YOUR GOAL:
Output only the lines running from the line bearing "ledge of the shoulder" through the line bearing "in imported if", character for character.
::: DATASET RECORDS
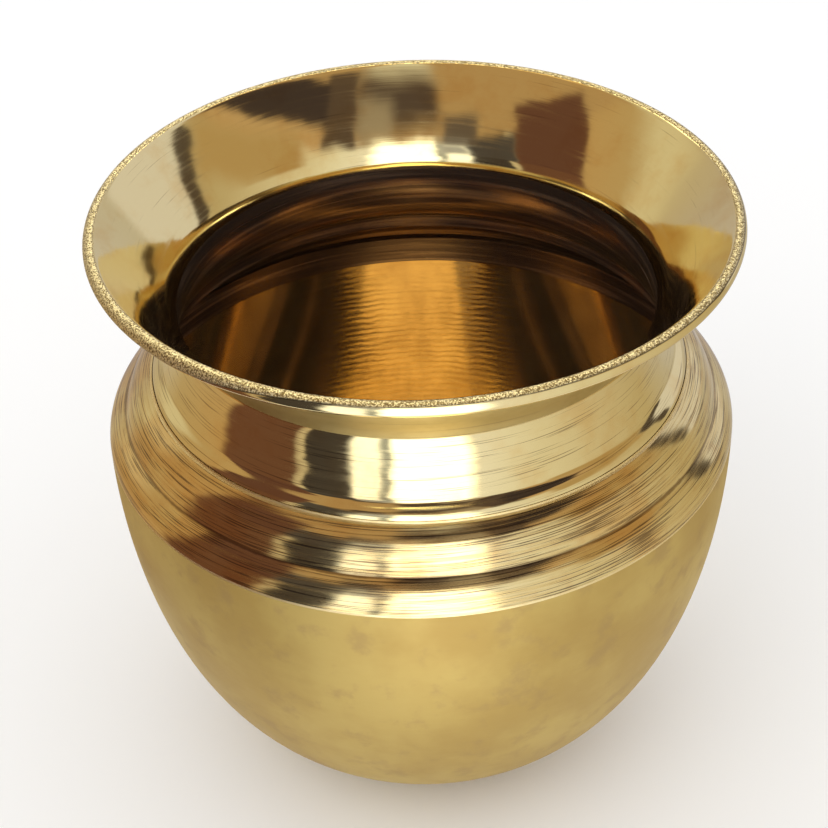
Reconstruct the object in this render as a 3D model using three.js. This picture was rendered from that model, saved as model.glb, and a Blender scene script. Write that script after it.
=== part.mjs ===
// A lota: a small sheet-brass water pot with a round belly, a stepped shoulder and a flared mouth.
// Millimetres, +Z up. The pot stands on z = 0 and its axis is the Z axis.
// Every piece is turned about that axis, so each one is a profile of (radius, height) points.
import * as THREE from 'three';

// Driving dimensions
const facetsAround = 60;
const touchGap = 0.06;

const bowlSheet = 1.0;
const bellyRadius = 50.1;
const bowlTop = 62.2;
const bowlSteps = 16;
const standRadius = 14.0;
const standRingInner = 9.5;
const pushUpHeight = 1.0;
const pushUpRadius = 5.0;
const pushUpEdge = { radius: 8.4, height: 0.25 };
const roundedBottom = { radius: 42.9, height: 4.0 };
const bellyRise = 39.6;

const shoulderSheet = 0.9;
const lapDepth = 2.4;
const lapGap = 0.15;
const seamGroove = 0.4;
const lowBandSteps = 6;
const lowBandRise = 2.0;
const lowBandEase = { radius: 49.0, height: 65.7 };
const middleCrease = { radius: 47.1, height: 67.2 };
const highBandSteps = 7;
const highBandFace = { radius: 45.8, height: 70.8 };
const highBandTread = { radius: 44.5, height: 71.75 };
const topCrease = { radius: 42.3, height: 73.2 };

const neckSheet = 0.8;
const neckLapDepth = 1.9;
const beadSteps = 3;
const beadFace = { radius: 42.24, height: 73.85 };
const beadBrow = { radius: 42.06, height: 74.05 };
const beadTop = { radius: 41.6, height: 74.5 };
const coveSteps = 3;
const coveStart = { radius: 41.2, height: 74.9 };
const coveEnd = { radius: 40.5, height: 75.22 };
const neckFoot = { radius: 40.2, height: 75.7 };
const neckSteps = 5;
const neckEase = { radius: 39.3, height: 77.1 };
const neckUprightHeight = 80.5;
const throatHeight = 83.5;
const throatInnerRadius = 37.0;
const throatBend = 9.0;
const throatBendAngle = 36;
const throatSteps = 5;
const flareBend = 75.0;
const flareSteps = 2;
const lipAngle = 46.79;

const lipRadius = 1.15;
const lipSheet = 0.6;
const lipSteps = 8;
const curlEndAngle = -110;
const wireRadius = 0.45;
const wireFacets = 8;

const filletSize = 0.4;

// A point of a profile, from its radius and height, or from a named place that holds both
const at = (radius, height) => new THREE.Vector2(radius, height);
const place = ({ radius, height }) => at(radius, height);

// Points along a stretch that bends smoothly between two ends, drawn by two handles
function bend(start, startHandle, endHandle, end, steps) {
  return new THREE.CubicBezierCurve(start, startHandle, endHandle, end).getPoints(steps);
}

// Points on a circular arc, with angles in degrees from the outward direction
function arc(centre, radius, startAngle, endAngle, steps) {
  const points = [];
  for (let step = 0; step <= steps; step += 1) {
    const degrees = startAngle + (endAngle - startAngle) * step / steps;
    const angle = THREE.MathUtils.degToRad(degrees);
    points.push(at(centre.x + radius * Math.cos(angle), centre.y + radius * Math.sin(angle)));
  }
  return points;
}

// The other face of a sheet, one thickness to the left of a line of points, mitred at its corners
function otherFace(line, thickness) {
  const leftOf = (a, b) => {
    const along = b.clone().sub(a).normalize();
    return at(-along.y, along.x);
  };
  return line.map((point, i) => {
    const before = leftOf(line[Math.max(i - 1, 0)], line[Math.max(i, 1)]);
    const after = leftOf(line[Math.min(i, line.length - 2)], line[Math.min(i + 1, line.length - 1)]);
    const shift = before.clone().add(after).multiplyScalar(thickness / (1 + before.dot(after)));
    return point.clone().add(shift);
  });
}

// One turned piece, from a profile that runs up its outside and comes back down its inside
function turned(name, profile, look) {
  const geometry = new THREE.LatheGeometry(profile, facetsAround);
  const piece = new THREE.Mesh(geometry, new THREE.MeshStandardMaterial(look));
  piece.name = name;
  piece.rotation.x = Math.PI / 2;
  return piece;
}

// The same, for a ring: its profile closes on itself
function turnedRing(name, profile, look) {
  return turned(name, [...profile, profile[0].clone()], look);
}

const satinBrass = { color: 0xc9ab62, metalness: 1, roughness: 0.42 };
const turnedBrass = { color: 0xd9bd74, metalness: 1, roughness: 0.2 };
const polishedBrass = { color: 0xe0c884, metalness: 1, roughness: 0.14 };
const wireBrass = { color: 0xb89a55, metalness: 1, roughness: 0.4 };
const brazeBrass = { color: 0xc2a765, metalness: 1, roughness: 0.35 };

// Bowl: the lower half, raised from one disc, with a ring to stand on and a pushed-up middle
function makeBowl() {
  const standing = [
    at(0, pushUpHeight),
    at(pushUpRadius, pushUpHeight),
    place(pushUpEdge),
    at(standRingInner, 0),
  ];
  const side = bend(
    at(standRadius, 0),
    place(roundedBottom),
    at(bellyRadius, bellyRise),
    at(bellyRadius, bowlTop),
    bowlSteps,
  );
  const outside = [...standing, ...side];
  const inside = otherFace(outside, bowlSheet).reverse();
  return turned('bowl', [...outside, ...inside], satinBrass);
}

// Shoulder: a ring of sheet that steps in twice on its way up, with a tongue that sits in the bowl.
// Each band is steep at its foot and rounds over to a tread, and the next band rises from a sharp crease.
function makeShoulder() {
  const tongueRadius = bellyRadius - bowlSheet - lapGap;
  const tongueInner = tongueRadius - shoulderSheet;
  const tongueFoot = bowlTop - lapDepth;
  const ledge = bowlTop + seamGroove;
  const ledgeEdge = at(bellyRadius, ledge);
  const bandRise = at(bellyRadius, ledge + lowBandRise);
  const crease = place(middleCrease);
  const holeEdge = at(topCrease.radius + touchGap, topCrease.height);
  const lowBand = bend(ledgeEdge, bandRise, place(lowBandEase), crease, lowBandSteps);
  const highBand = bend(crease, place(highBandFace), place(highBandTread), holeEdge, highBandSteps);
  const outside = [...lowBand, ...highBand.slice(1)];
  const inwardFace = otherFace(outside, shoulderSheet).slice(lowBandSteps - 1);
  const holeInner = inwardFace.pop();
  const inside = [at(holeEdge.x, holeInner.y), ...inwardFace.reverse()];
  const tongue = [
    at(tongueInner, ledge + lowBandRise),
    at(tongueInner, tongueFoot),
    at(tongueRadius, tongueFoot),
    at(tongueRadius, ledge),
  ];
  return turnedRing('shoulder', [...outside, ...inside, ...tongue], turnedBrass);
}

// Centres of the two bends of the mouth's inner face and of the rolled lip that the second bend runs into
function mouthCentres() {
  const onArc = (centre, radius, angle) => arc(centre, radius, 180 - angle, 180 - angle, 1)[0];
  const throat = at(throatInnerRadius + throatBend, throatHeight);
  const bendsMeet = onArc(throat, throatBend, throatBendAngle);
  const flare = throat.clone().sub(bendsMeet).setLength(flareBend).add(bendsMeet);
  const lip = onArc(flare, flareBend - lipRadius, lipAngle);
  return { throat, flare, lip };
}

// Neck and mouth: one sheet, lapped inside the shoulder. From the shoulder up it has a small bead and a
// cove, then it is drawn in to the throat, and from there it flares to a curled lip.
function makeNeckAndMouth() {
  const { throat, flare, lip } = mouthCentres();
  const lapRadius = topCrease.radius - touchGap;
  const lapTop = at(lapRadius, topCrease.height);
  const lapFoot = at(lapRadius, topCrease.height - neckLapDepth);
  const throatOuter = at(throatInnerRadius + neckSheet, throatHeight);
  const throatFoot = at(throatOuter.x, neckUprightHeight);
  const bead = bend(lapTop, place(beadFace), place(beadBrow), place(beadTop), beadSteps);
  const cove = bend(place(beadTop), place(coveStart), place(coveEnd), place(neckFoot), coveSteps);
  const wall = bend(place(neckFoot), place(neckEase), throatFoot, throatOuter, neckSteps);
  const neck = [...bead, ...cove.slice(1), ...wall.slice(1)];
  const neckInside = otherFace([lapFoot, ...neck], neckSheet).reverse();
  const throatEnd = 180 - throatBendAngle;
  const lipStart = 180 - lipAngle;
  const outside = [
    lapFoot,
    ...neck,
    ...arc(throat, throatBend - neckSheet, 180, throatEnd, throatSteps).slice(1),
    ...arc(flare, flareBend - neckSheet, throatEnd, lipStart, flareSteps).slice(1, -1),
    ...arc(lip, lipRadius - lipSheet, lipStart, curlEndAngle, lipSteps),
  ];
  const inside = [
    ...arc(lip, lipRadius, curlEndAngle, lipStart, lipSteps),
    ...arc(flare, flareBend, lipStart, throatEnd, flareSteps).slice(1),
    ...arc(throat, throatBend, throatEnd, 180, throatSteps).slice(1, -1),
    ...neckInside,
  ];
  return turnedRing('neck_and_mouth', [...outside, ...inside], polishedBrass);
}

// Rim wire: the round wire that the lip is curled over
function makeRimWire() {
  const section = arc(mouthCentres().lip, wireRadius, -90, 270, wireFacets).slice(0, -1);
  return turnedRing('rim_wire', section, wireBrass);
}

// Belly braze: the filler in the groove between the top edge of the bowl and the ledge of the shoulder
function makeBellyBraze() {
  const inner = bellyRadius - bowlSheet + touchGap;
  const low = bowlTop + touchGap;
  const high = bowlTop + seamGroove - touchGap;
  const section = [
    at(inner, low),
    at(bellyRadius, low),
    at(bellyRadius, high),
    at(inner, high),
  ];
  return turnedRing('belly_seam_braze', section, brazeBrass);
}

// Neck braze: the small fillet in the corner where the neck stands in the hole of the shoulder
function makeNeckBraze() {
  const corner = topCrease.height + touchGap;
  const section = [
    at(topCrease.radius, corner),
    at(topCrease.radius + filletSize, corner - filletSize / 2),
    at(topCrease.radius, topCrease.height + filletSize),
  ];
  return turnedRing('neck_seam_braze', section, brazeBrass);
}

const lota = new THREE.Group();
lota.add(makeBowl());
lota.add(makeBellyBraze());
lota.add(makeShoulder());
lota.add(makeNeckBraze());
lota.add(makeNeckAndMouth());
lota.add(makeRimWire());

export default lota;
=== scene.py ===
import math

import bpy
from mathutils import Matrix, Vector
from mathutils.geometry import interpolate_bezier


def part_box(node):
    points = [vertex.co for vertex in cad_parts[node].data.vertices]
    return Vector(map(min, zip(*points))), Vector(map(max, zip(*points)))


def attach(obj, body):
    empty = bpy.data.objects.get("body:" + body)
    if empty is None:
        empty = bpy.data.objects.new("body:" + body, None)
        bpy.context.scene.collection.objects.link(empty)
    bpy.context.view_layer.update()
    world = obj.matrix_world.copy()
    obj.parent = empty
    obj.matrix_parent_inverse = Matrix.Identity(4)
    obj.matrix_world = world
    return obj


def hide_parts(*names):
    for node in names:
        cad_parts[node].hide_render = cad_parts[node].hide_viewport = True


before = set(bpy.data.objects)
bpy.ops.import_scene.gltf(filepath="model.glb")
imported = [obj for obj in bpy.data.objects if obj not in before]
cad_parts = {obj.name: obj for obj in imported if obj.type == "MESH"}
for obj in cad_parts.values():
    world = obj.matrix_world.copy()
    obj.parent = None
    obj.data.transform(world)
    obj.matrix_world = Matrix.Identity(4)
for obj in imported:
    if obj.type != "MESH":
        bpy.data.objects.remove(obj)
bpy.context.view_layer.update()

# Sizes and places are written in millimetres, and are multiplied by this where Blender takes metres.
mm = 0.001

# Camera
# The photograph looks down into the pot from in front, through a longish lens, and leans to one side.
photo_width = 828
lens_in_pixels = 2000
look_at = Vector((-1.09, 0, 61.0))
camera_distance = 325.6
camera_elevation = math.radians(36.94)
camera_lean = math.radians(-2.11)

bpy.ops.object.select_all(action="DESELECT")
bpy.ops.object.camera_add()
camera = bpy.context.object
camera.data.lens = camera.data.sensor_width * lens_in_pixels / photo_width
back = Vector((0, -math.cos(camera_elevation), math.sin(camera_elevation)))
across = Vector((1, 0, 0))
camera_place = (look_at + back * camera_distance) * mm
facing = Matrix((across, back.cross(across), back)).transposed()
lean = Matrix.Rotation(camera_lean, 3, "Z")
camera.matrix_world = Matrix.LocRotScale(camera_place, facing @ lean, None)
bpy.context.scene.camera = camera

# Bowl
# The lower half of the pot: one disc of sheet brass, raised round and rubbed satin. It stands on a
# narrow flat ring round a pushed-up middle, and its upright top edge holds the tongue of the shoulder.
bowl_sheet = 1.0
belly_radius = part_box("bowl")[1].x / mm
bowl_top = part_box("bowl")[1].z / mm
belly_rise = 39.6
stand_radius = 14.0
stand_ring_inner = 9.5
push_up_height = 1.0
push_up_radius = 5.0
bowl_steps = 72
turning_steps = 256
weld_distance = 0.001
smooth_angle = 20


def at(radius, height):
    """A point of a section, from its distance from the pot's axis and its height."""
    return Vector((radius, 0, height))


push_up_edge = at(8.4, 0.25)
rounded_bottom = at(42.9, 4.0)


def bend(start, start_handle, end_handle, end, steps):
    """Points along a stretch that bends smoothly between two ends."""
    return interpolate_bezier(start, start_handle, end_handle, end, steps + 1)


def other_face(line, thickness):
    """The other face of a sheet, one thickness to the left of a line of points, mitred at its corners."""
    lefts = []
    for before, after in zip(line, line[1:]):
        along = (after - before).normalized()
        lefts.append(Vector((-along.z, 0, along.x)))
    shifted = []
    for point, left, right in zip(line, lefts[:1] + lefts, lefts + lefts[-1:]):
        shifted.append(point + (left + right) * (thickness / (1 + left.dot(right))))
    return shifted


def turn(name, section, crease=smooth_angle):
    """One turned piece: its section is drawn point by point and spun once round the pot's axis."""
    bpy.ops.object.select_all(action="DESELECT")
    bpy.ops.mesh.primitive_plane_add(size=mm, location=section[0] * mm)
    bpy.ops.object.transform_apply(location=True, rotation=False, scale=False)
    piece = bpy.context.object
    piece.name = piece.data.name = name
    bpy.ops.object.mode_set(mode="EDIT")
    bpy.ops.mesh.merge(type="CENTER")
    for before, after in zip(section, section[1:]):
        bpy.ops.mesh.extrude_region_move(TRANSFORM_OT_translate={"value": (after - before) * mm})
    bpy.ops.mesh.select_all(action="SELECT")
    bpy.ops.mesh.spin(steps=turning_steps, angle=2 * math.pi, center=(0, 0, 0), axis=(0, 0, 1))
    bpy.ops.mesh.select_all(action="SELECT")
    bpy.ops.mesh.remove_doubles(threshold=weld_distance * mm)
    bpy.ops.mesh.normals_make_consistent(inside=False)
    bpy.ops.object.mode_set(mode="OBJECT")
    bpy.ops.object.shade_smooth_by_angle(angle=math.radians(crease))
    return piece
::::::
::: DATASET RECORDS
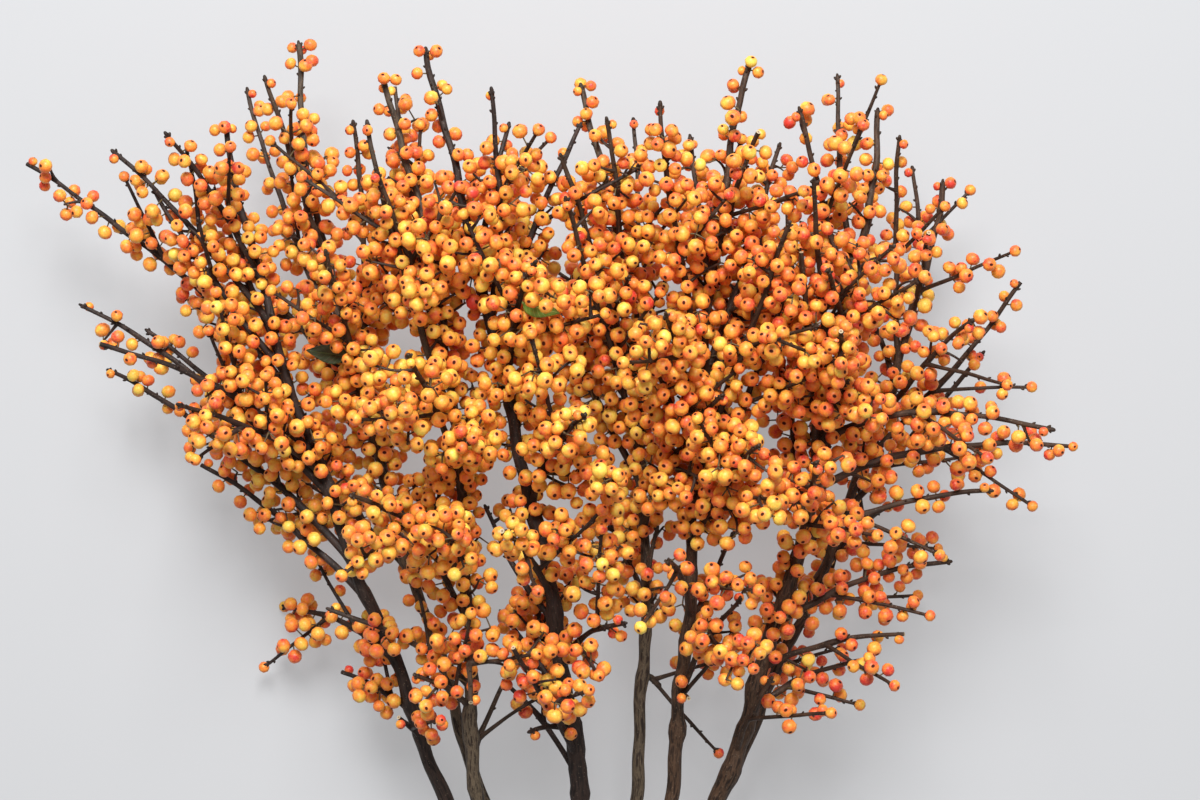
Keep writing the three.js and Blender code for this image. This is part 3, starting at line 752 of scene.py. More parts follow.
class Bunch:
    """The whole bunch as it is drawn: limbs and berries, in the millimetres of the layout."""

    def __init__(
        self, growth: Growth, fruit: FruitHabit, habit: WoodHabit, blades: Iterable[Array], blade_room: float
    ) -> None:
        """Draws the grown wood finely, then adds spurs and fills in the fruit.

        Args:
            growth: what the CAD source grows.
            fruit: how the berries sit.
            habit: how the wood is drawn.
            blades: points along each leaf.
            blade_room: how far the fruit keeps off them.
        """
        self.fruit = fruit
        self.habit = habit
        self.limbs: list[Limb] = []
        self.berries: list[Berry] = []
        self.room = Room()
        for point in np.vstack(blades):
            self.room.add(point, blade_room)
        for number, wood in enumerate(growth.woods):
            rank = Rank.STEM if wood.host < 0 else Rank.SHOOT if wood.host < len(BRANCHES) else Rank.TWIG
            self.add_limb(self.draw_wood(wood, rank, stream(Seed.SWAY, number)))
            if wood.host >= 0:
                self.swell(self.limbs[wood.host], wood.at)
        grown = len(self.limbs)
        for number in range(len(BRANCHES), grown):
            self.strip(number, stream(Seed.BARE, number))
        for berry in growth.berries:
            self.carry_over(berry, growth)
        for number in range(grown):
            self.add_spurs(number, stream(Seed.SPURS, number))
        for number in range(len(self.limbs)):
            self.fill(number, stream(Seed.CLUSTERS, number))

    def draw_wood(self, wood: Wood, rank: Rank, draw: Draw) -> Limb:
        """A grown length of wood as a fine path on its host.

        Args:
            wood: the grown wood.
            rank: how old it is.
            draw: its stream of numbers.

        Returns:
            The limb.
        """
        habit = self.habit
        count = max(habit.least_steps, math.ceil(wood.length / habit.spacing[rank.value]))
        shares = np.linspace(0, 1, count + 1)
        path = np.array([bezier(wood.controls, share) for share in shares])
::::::
::: DATASET RECORDS
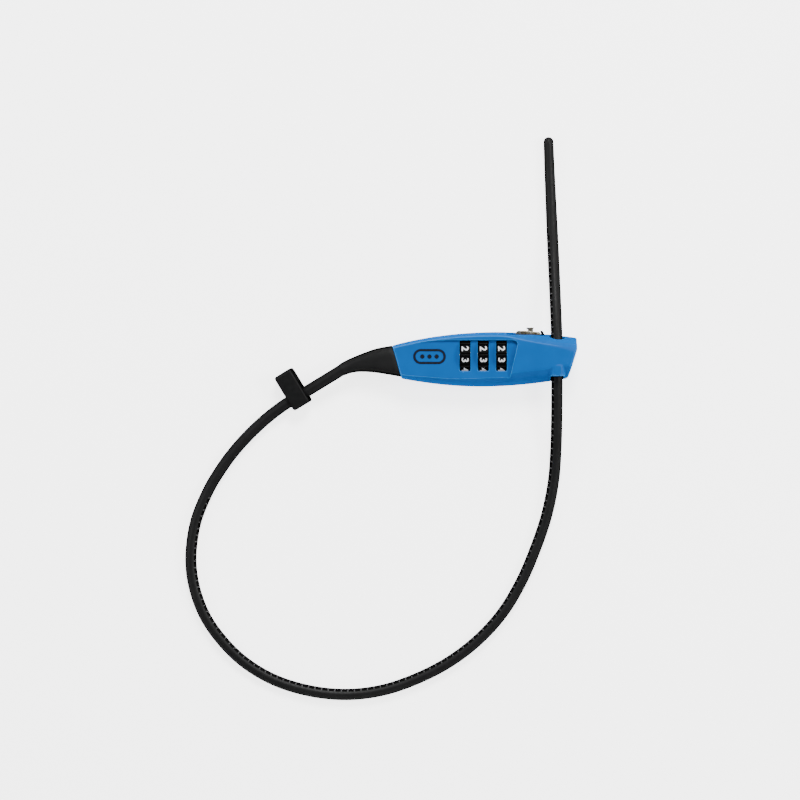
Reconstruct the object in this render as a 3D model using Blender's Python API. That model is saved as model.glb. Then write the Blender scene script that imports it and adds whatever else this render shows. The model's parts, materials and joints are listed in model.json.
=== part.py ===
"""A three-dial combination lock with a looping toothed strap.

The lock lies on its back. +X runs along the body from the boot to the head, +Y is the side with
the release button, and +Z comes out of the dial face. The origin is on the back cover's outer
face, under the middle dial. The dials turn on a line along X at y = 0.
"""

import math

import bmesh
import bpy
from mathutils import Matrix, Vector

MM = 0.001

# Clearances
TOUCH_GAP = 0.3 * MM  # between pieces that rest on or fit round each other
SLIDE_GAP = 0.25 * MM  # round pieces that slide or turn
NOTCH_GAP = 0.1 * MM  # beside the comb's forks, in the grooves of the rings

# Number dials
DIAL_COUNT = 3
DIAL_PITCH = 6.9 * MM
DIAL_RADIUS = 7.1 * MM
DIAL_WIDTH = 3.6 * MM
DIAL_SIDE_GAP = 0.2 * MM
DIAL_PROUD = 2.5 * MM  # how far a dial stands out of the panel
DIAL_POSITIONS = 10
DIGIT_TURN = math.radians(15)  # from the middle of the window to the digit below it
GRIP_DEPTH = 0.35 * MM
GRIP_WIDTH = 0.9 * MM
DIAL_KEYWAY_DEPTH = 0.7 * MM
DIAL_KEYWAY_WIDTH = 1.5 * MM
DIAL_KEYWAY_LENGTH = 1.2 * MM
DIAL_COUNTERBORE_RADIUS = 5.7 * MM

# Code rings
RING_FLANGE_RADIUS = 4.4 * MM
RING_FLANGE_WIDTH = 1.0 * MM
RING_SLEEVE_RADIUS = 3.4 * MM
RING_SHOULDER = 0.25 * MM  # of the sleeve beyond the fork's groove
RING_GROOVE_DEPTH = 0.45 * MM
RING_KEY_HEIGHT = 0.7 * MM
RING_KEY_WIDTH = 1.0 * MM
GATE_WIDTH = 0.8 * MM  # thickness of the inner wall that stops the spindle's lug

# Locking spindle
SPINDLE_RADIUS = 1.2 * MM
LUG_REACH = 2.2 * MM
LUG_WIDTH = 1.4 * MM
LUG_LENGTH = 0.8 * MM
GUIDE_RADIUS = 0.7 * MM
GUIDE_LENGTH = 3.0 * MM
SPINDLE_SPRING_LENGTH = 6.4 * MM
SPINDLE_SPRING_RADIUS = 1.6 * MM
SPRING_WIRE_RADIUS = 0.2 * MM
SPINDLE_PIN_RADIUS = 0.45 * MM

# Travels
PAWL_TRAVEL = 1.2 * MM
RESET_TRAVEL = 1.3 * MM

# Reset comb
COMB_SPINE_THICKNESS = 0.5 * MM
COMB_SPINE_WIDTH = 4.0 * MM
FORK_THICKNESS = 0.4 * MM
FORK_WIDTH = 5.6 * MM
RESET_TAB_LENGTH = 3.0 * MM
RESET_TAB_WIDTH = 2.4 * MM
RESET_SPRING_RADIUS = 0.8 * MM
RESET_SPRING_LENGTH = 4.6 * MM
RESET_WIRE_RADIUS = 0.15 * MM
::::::
EXERCISE OUTPUT:
// Belly braze: the filler in the groove between the top edge of the bowl and the ledge of the shoulder
function makeBellyBraze() {
  const inner = bellyRadius - bowlSheet + touchGap;
  const low = bowlTop + touchGap;
  const high = bowlTop + seamGroove - touchGap;
  const section = [
    at(inner, low),
    at(bellyRadius, low),
    at(bellyRadius, high),
    at(inner, high),
  ];
  return turnedRing('belly_seam_braze', section, brazeBrass);
}

// Neck braze: the small fillet in the corner where the neck stands in the hole of the shoulder
function makeNeckBraze() {
  const corner = topCrease.height + touchGap;
  const section = [
    at(topCrease.radius, corner),
    at(topCrease.radius + filletSize, corner - filletSize / 2),
    at(topCrease.radius, topCrease.height + filletSize),
  ];
  return turnedRing('neck_seam_braze', section, brazeBrass);
}

const lota = new THREE.Group();
lota.add(makeBowl());
lota.add(makeBellyBraze());
lota.add(makeShoulder());
lota.add(makeNeckBraze());
lota.add(makeNeckAndMouth());
lota.add(makeRimWire());

export default lota;
=== scene.py ===
import math

import bpy
from mathutils import Matrix, Vector
from mathutils.geometry import interpolate_bezier


def part_box(node):
    points = [vertex.co for vertex in cad_parts[node].data.vertices]
    return Vector(map(min, zip(*points))), Vector(map(max, zip(*points)))


def attach(obj, body):
    empty = bpy.data.objects.get("body:" + body)
    if empty is None:
        empty = bpy.data.objects.new("body:" + body, None)
        bpy.context.scene.collection.objects.link(empty)
    bpy.context.view_layer.update()
    world = obj.matrix_world.copy()
    obj.parent = empty
    obj.matrix_parent_inverse = Matrix.Identity(4)
    obj.matrix_world = world
    return obj


def hide_parts(*names):
    for node in names:
        cad_parts[node].hide_render = cad_parts[node].hide_viewport = True


before = set(bpy.data.objects)
bpy.ops.import_scene.gltf(filepath="model.glb")
imported = [obj for obj in bpy.data.objects if obj not in before]
cad_parts = {obj.name: obj for obj in imported if obj.type == "MESH"}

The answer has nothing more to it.